President Cyril Ramaphosa has warned that municipal managers who fail to ensure reliable water supply will face personal criminal charges under the National Water Act, with 56 municipalities already facing criminal cases for failing to meet their legal obligations.
Speaking during his State of the Nation Address, Ramaphosa said water shortages have become one of the country’s most urgent crises, alongside crime, affecting major cities, smaller towns and rural communities alike.
Recent protests in Gauteng, he noted, were driven in part by frustration over inadequate access to basic services.
Criminal accountability on the table
Ramaphosa said government will not hesitate to intervene where municipalities fail to deliver.

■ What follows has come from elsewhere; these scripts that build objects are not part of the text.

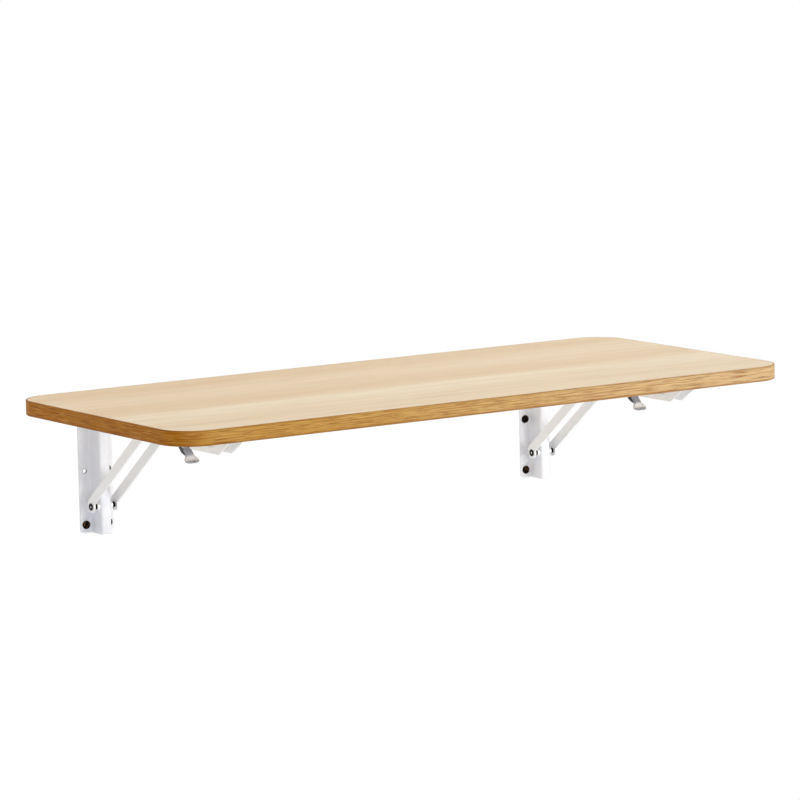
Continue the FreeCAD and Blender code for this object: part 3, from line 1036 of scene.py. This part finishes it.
@dataclass
class PinsAndRivets(BracketPart):
    """The turned pieces of one bracket; each head is a pair of its radius and thickness."""

    hinge_radius: float = 4.0 * MM
    hinge_seat: float = 10.6 * MM
    hinge_head: Pair = (6.0 * MM, 1.6 * MM)
    rivet_radius: float = 3.0 * MM
    shoulder_radius: float = 3.6 * MM
    shoulder_end: float = 15.35 * MM
    bar_outside: float = 17.4 * MM
    rivet_seat: float = 17.7 * MM
    rivet_head: Pair = (4.6 * MM, 1.2 * MM)
    rivet_bore: float = 1.7 * MM
    rivet_edge: float = 0.15 * MM
    dimple: float = 0.9 * MM
    end_gap: float = 0.05 * MM
    end_squareness: float = 2.3
    spacer: Pair = (7.5 * MM, 10.8 * MM)
    spacer_radius: float = 5.6 * MM
    slider_radius: float = 3.5 * MM
    slider_end: float = 15.1 * MM
    slider_chamfer: float = 0.5 * MM
    collar: Pair = (10.6 * MM, 13.6 * MM)
    collar_radius: float = 5.5 * MM
    ring_chamfer: float = 0.25 * MM
    lever_pin_radius: float = 1.5 * MM
    lever_pin_seat: float = 10.3 * MM
    lever_pin_head: Pair = (2.6 * MM, 0.8 * MM)
    rim_steps: int = 12
    segments: int = 40
    fine_segments: int = 48

    def headed(self, radius: float, seat: float, head: Pair) -> Array:
        """Half a straight pin with a domed head."""
        return np.concatenate([[[radius, 0.0], [radius, seat]], domed_head(head[0], seat, head[1])])

    def rolled(self) -> Array:
        """Half a shouldered rivet with tubular ends, each rim half an ellipse round the bore.

        Returns:
            Points (radius, height).
        """
        outer, rise = self.rivet_head
        edge = self.rivet_edge
        middle, width = (outer + self.rivet_bore) / 2, (outer - self.rivet_bore) / 2
        rim = arc(1.0, 0, 180, self.rim_steps) * [width, rise - edge]
        start = [
            (self.shoulder_radius, 0.0),
            (self.shoulder_radius, self.shoulder_end - edge),
            (self.shoulder_radius - edge, self.shoulder_end),
            (self.rivet_radius, self.shoulder_end),
            (self.rivet_radius, self.rivet_seat),
            (outer - edge, self.rivet_seat),
        ]
        floor = self.rivet_seat + rise - self.dimple
        bore = [(self.rivet_bore - edge, floor), (0.0, floor + edge)]
        return np.concatenate([start, rim + [middle, self.rivet_seat + edge], bore])

    def riveted(self) -> Array:
        """One of the slider pin's riveted ends in the bars.

        Returns:
            Points (radius, height).
        """
        radius, thickness = self.rivet_head
        inside, outside = self.shoulder_end + self.end_gap, self.bar_outside
        shank = [[0.0, inside], [self.rivet_radius, inside], [self.rivet_radius, outside]]
        return np.concatenate([shank, domed_head(radius, outside, thickness, self.end_squareness)])

    def ring(self, inner: float, outer: float, run: Pair) -> Array:
        """A collar with chamfered rims.

        Args:
            inner: Radius of the hole.
            outer: Radius of the collar.
            run: Where it starts and ends along the axis.

        Returns:
            Closed ring of points (radius, height).
        """
        c = self.ring_chamfer
        start, end = run
        near = [(inner, start + c), (inner + c, start), (outer - c, start), (outer, start + c)]
        far = [(outer, end - c), (outer - c, end), (inner + c, end), (inner, end - c)]
        return np.array(near + far)

    def build(self) -> None:
        """Turns each profile on its axis and again mirrored, as one piece where they meet."""
        end = self.hand.label
        wall, brace, slider = "wall_mount", f"brace_{end}", f"slider_{end}"
        hinge = self.headed(self.hinge_radius, self.hinge_seat, self.hinge_head)
        lever = self.headed(self.lever_pin_radius, self.lever_pin_seat, self.lever_pin_head)
        spacer = self.ring(self.shoulder_radius, self.spacer_radius, self.spacer)
        collar = self.ring(self.slider_radius, self.collar_radius, self.collar)
        radius, tip, chamfer = self.slider_radius, self.slider_end, self.slider_chamfer
        pin = [(radius, 0.0), (radius, tip - chamfer), (radius - chamfer, tip), (0.0, tip)]
        plain, fine = self.segments, self.fine_segments
        rows = (
            ("hinge_pin", "turned", hinge, PLAN.hinge, plain, ZINC, wall),
            ("pivot_rivet", "rolled", self.rolled(), PLAN.pivot, fine, RIVET, wall),
            ("pivot_spacers", "turned", spacer, PLAN.pivot, fine, WHITE, wall),
            ("brace_end_rivets", "domed", self.riveted(), PLAN.slider, plain, ZINC, brace),
            ("slider_pin", "turned", np.array(pin), PLAN.slider, plain, ZINC, slider),
            ("slider_collars", "turned", collar, PLAN.slider, fine, WHITE, slider),
            ("lever_pin", "turned", lever, PLAN.lever, plain, ZINC, "leaf"),
        )
        for kind, work, half, place, segments, finish, body in rows:
            centre = PLAN.spot(self.hand, place)
            mirrored = half * [1, -1]
            parts = [mirrored, half] if half[0, 1] else [np.concatenate([mirrored[::-1], half])]
            mesh = joined([turned(part, Axis.ALONG_WALL, centre, segments) for part in parts])
            add_piece(f"{kind}_{end}", work, mesh, finish, body, prefix="brace_")


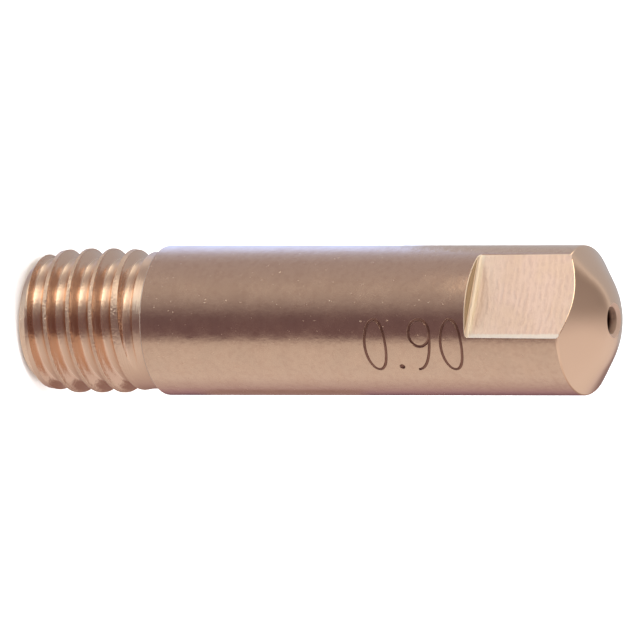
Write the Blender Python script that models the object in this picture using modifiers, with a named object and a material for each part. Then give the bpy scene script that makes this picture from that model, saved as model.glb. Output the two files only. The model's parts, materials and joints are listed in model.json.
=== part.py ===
"""Welding contact tip: one turned, threaded and milled piece of copper alloy.

The tip stands on its thread end. Its axis is Z, and the origin is the centre of
the thread end face. The welding wire enters at the bottom and leaves at the nose.
Lengths are in metres.
"""
import math

import bmesh
import bpy

MM = 0.001

# Turned body and nose
BODY_DIAMETER = 6.0 * MM
OVERALL_LENGTH = 25.0 * MM
SHOULDER_HEIGHT = 5.6 * MM
SHOULDER_EDGE_BREAK = 0.06 * MM
NOSE_CONE_ANGLE = math.radians(56.0)
NOSE_DOME_RADIUS = 3.55 * MM
NOSE_EDGE_RADIUS = 0.15 * MM

# Neck between the thread and the shoulder
NECK_DIAMETER = 5.5 * MM
NECK_LENGTH = 0.75 * MM
NECK_TAPER_LENGTH = 1.0 * MM

# Right-hand screw thread with wide round roots. Its crests are turned down a little below the
# nominal diameter, and further still over the first turn and beside the neck
THREAD_CREST_DIAMETER = 5.8 * MM
THREAD_PITCH = 1.0 * MM
THREAD_CREST_FLAT = THREAD_PITCH / 8
THREAD_CREST_EDGE_RADIUS = 0.04 * MM
THREAD_ROOT_RADIUS = 0.28 * THREAD_PITCH
THREAD_FLANK_ANGLE = math.radians(30.0)
THREAD_START_CHAMFER = 0.42 * MM
THREAD_LEAD_TAPER_LENGTH = 1.08 * MM
THREAD_LEAD_TAPER_DEPTH = 0.18 * MM
THREAD_START_AZIMUTH = math.radians(-27.0)
THREAD_LEAD_IN_TURNS = 0.5
THREAD_RUNOUT_TURNS = 0.5
THREAD_RUNOUT_GAP = 0.4 * MM

# Wire passage along the axis
BORE_DIAMETER = 1.1 * MM
MOUTH_DIAMETER = 1.4 * MM
MOUTH_CHAMFER_LENGTH = 0.12 * MM
ENTRY_DIAMETER = 2.6 * MM
ENTRY_HALF_ANGLE = math.radians(30.0)

# Two milled wrench flats, square to Y
WIDTH_ACROSS_FLATS = 4.75 * MM
FLAT_START_HEIGHT = 19.8 * MM
FLAT_FILLET_RADIUS = 0.15 * MM

# Facets
SEGMENTS_PER_TURN = 60
DOME_ARC_STEPS = 7
EDGE_ARC_STEPS = 3
ROOT_ARC_STEPS = 5
CREST_ARC_STEPS = 1
FILLET_ARC_STEPS = 3
MERGE_DISTANCE = 0.0001 * MM
CUTTER_CLEARANCE = 0.3 * MM
SMOOTH_ANGLE = math.radians(28.0)

COPPER_COLOUR = (0.60, 0.36, 0.25, 1.0)
COPPER_ROUGHNESS = 0.32


def clear_scene():
    for scene_object in list(bpy.data.objects):
        bpy.data.objects.remove(scene_object, do_unlink=True)


def new_collection(name):
    collection = bpy.data.collections.new(name)
    bpy.context.scene.collection.children.link(collection)
    return collection


def copper_material():
    material = bpy.data.materials.new("copper_alloy")
    material.use_nodes = True
    shader = material.node_tree.nodes["Principled BSDF"]
    shader.inputs["Base Color"].default_value = COPPER_COLOUR
    shader.inputs["Metallic"].default_value = 1.0
    shader.inputs["Roughness"].default_value = COPPER_ROUGHNESS
    material.diffuse_color = COPPER_COLOUR
    return material


def arc(centre, radius, start, end, steps):
    """Points (r, z) of an arc. An angle of 0 points outwards, and 90 degrees up."""
    points = []
    for step in range(steps + 1):
        angle = start + (end - start) * step / steps
        points.append((centre[0] + radius * math.cos(angle), centre[1] + radius * math.sin(angle)))
    return points


def outline_object(name, points, collection):
    """A closed outline in the XZ plane from points (r, z), outer side first and downwards."""
    outline = bmesh.new()
    corners = [outline.verts.new((r, 0.0, z)) for r, z in points]
    for first, second in zip(corners, corners[1:] + corners[:1]):
        outline.edges.new((first, second))
    mesh = bpy.data.meshes.new(name)
    outline.to_mesh(mesh)
    outline.free()
    new_object = bpy.data.objects.new(name, mesh)
    collection.objects.link(new_object)
    return new_object


def add_screw(target, turns, rise, steps):
    screw = target.modifiers.new("turning", "SCREW")
    screw.axis = "Z"
    screw.angle = 2 * math.pi * turns
    screw.screw_offset = rise
    screw.steps = steps
    screw.render_steps = steps
    screw.use_merge_vertices = rise == 0
    screw.merge_threshold = MERGE_DISTANCE


def evaluated_mesh(source):
    bpy.context.view_layer.update()
    depsgraph = bpy.context.evaluated_depsgraph_get()
    return bpy.data.meshes.new_from_object(source.evaluated_get(depsgraph))


def nose_outline():
    """The nose from its mouth outwards and down: dome, cone and rounded edge."""
    body_radius = BODY_DIAMETER / 2
    mouth_radius = MOUTH_DIAMETER / 2
    dome_centre = OVERALL_LENGTH - math.sqrt(NOSE_DOME_RADIUS ** 2 - mouth_radius ** 2)
    dome_top = math.acos(mouth_radius / NOSE_DOME_RADIUS)
    dome_side = math.acos(min(1.0, body_radius / NOSE_DOME_RADIUS))
    dome_foot = max(NOSE_CONE_ANGLE, dome_side)
    dome = arc((0.0, dome_centre), NOSE_DOME_RADIUS, dome_top, dome_foot, DOME_ARC_STEPS)
    foot_radius, foot_height = dome[-1]
    cone_foot = foot_height - (body_radius - foot_radius) / math.tan(NOSE_CONE_ANGLE)
    tangent_length = NOSE_EDGE_RADIUS * math.tan(NOSE_CONE_ANGLE / 2)
    edge_centre = (body_radius - NOSE_EDGE_RADIUS, cone_foot - tangent_length)
    edge = arc(edge_centre, NOSE_EDGE_RADIUS, NOSE_CONE_ANGLE, 0.0, EDGE_ARC_STEPS)
    return dome + edge


def blank_outline():
    """Half section of the blank before it is threaded and milled, with its wire passage."""
    body_radius = BODY_DIAMETER / 2
    neck_radius = NECK_DIAMETER / 2
    thread_radius = THREAD_CREST_DIAMETER / 2
    bore_radius = BORE_DIAMETER / 2
    entry_radius = ENTRY_DIAMETER / 2
    neck_foot = SHOULDER_HEIGHT - NECK_LENGTH
    chamfer_radius = thread_radius - THREAD_LEAD_TAPER_DEPTH
    entry_depth = (entry_radius - bore_radius) / math.tan(ENTRY_HALF_ANGLE)
    outer_side = nose_outline() + [
        (body_radius, SHOULDER_HEIGHT + SHOULDER_EDGE_BREAK),
        (body_radius - SHOULDER_EDGE_BREAK, SHOULDER_HEIGHT),
        (neck_radius, SHOULDER_HEIGHT),
        (neck_radius, neck_foot),
        (thread_radius, neck_foot - NECK_TAPER_LENGTH),
        (thread_radius, THREAD_START_CHAMFER + THREAD_LEAD_TAPER_LENGTH),
        (chamfer_radius, THREAD_START_CHAMFER),
        (chamfer_radius - THREAD_START_CHAMFER, 0.0),
    ]
    wire_passage = [
        (entry_radius, 0.0),
        (bore_radius, entry_depth),
        (bore_radius, OVERALL_LENGTH - MOUTH_CHAMFER_LENGTH),
    ]
    return outer_side + wire_passage


def groove_outline():
    """Half section of the thread groove, from outside the blank in to the rounded root."""
    crest_radius = THREAD_CREST_DIAMETER / 2
    outer_radius = crest_radius + CUTTER_CLEARANCE
    flank_slope = math.tan(THREAD_FLANK_ANGLE)
    corner_half_width = (THREAD_PITCH - THREAD_CREST_FLAT) / 2
    apex_radius = crest_radius - corner_half_width / flank_slope
    root_centre_radius = apex_radius + THREAD_ROOT_RADIUS / math.sin(THREAD_FLANK_ANGLE)
    flank_turn = math.pi / 2 - THREAD_FLANK_ANGLE
    root = arc(
        (root_centre_radius, 0.0),
        THREAD_ROOT_RADIUS,
        math.pi + flank_turn,
        math.pi - flank_turn,
        ROOT_ARC_STEPS,
    )
    edge_tangent_length = THREAD_CREST_EDGE_RADIUS * math.tan(flank_turn / 2)
    top_half_width = corner_half_width + edge_tangent_length
    upper_edge = arc(
        (crest_radius - THREAD_CREST_EDGE_RADIUS, top_half_width),
        THREAD_CREST_EDGE_RADIUS,
        -flank_turn,
        0.0,
        CREST_ARC_STEPS,
    )
    lower_edge = [(r, -z) for r, z in reversed(upper_edge)]
    outer_side = [(outer_radius, top_half_width), (outer_radius, -top_half_width)]
    return outer_side + lower_edge + root + upper_edge


def make_groove_cutter(collection):
    """The helical cutter of the thread, which fades outwards in its last part of a turn."""
    outline = groove_outline()
    section = outline_object("thread_groove_section", outline, collection)
    end_height = SHOULDER_HEIGHT - THREAD_RUNOUT_GAP
    turns = THREAD_LEAD_IN_TURNS + end_height / THREAD_PITCH
    steps = round(turns * SEGMENTS_PER_TURN)
    add_screw(section, turns, turns * THREAD_PITCH, steps)
    mesh = evaluated_mesh(section)
    bpy.data.objects.remove(section, do_unlink=True)

    groove = bmesh.new()
    groove.from_mesh(mesh)
    groove.verts.ensure_lookup_table()
    full_lift = outline[0][0] - min(r for r, z in outline)
    runout_start = turns - THREAD_RUNOUT_TURNS
    for index, corner in enumerate(groove.verts):
        turn = turns * (index // len(outline)) / steps
        share = max(0.0, (turn - runout_start) / THREAD_RUNOUT_TURNS)
        radius = math.hypot(corner.co.x, corner.co.y)
        scale = (radius + full_lift * share ** 2) / radius
        corner.co.x *= scale
        corner.co.y *= scale
        corner.co.z -= THREAD_LEAD_IN_TURNS * THREAD_PITCH
    open_edges = [edge for edge in groove.edges if edge.is_boundary]
    bmesh.ops.holes_fill(groove, edges=open_edges, sides=0)
    bmesh.ops.recalc_face_normals(groove, faces=groove.faces)
    groove.to_mesh(mesh)
    groove.free()

    cutter = bpy.data.objects.new("thread_groove_cutter", mesh)
    cutter.rotation_euler.z = THREAD_START_AZIMUTH - 2 * math.pi * THREAD_LEAD_IN_TURNS
    collection.objects.link(cutter)
    return as_cutter(cutter)


def make_flat_cutter(side, collection):
    """A block that mills one wrench flat. Its rounded foot leaves the wall and its fillet."""
    flat_distance = WIDTH_ACROSS_FLATS / 2
    depth = BODY_DIAMETER / 2 - flat_distance + CUTTER_CLEARANCE
    width = BODY_DIAMETER + 2 * CUTTER_CLEARANCE
    height = OVERALL_LENGTH - FLAT_START_HEIGHT + CUTTER_CLEARANCE
    centre = (0.0, side * (flat_distance + depth / 2), FLAT_START_HEIGHT + height / 2)
    block = bmesh.new()
    bmesh.ops.create_cube(block, size=1.0)
    bmesh.ops.scale(block, vec=(width, depth, height), verts=block.verts)
    foot_edges = [
        edge
        for edge in block.edges
        if all(corner.co.z < 0 and corner.co.y * side < 0 for corner in edge.verts)
    ]
    bmesh.ops.bevel(
        block,
        geom=foot_edges,
        offset=FLAT_FILLET_RADIUS,
        segments=FILLET_ARC_STEPS,
        profile=0.5,
        affect="EDGES",
    )
    bmesh.ops.translate(block, vec=centre, verts=block.verts)
    name = "flat_cutter_front" if side < 0 else "flat_cutter_rear"
    mesh = bpy.data.meshes.new(name)
    block.to_mesh(mesh)
    block.free()
    cutter = bpy.data.objects.new(name, mesh)
    collection.objects.link(cutter)
    return as_cutter(cutter)


def as_cutter(cutter):
    cutter.display_type = "WIRE"
    cutter.hide_render = True
    return cutter


def cut(target, cutter):
    difference = target.modifiers.new("cut " + cutter.name, "BOOLEAN")
    difference.operation = "DIFFERENCE"
    difference.solver = "EXACT"
    difference.object = cutter


def make_contact_tip(parts, cutters):
    tip = outline_object("contact_tip", blank_outline(), parts)
    add_screw(tip, 1, 0, SEGMENTS_PER_TURN)
    cut(tip, make_groove_cutter(cutters))
    cut(tip, make_flat_cutter(-1, cutters))
    cut(tip, make_flat_cutter(1, cutters))
    mesh = evaluated_mesh(tip)
    tip.modifiers.clear()
    tip.data = mesh
    mesh.name = "contact_tip"
    mesh.shade_smooth()
    mesh.set_sharp_from_angle(angle=SMOOTH_ANGLE)
    mesh.materials.append(copper_material())
    return tip


clear_scene()
make_contact_tip(new_collection("welding_contact_tip"), new_collection("cutters"))
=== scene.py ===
"""The looks of a welding contact tip: a turned, threaded and milled piece of copper alloy.

The tip stands on its thread end with its axis on Z, and the camera is rolled so that the axis lies
across the picture with the nose on the right. Lengths are in metres.
"""

import json
import math

import bmesh
import bpy
from mathutils import Matrix, Vector

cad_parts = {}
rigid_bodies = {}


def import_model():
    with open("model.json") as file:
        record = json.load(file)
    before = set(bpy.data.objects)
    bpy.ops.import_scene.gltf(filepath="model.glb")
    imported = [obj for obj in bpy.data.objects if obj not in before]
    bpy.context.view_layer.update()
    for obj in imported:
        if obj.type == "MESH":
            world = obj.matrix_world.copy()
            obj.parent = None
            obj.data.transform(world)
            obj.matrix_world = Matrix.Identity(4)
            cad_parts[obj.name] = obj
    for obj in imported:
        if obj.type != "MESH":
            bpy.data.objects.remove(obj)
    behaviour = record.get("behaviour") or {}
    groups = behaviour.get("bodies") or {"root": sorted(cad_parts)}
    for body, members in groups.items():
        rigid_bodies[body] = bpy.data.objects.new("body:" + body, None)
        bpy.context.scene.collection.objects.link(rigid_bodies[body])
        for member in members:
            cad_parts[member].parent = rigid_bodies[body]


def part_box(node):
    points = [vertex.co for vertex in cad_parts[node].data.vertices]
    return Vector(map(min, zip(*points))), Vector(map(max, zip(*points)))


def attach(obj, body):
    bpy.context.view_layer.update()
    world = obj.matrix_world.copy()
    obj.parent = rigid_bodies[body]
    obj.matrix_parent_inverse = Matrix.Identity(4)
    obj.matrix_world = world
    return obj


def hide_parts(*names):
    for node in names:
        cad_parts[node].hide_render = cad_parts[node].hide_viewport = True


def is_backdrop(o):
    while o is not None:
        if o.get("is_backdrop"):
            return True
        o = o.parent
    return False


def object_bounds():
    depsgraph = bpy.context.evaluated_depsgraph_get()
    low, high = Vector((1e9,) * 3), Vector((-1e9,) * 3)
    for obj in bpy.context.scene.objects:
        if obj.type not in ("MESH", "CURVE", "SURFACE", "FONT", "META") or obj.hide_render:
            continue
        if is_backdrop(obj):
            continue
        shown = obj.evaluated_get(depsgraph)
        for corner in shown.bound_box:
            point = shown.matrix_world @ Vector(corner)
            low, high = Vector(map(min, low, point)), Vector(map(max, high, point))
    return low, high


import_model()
cad_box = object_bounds()

MM = 0.001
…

“We will hold to account those who neglect their responsibility to supply water to our people,” he said.
Government has already laid criminal charges against 56 municipalities. The next step, he announced, is to pursue charges against municipal managers in their personal capacity for violating the National Water Act.
This marks a significant shift from institutional accountability to individual criminal liability.
R156 billion infrastructure commitment
The President said more than R156 billion in public funding has been committed over the next three years for water and sanitation infrastructure.
Major projects include the Lesotho Highlands Water Project and the Ntabelanga Dam, part of the broader Mzimvubu Water Project in the Eastern Cape.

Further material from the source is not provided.